Aberrante il modo in cui don Marco è venuto al corrente della vicenda: alla vigilia della pubblicazione di uno scoop sul Corriere della sera, settimane prima di ricevere l’avviso di garanzia dal Tribunale, la giornalista lo chiama informandolo di quello che l’indomani avrebbe scritto sul giornale e chiedendo dichiarazioni. Altro che presunzione di innocenza!
Don Marco si è sempre detto innocente e nel primo grado di giudizio ha rifiutato il rito abbreviato
Il primo grado, nonostante il PM avesse chiesto dodici anni di carcere, si conclude con l’assoluzione dell’imputato “perché il fatto non sussiste” e non perché le prove raccolte non permettessero di andare al di là di ogni ragionevole dubbio.

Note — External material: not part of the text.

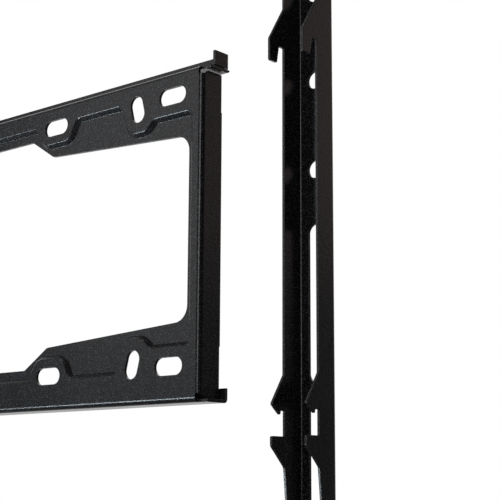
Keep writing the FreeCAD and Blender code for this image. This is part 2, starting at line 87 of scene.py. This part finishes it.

Nel dibattimento credo abbia pesato oltre che le contraddizioni di spazio e di tempo della presunta parte offesa, anche una serie di affermazioni che apparivano alquanto inverosimili: le violenze sarebbero avvenute a scuola, in aula, durante le lezioni, oppure in sacrestia prima e dopo la santa Messa (come per il cardinale Pell in Australia) oppure in oratorio, durante le attività estive ma in un’aula dell’oratorio, con la porta aperta, con incuranza del fatto che la situazione poteva essere scoperta da chiunque. Credo abbia pesato anche il quaderno dei verbali della psicologa che nel periodo dell’adolescenza seguì la ragazza (evidentemente con una situazione di fragilità) per conto dei servizi sociali del territorio: dal quaderno infatti non emerge nulla, sebbene la ragazza avesse confidenza con la psicologa, tanto da rivelare anche alcuni dettagli intimi della sua vita personale e alcuni particolari imbarazzanti del suo vissuto familiare. Per di più, la difesa dell’imputato ha messo in luce come da questa fonte si possa leggere il desiderio della ragazza di diventare negli anni delle superiori animatrice per le attività oratoriane estive: inverosimile che, appena terminate le perverse attenzioni del prete, la vittima desiderasse tornare in contatto con lui.
a gennaio 2018 don Marco viene condannato a sei anni, 15 mila euro di risarcimento oltre che le pene accessorie, benché non si fosse aggiunto un minimo dettaglio che potesse far pensare alla colpevolezza.
La comunità di Serina, di fronte a una sentenza che trova profondamente ingiusta ma che pure rispetta, senza la volontà di fare processi in piazza (altrimenti avrebbe agito prima) decide di mandare una lettera all’ex curato, che è stato con loro per dodici anni, sempre amato e stimato
Come è stato detto durante il processo di don Marco: l’inverosimiglianza è sintomo di verità; se le accuse fossero inventate sarebbero ovviamente profondamente coerenti!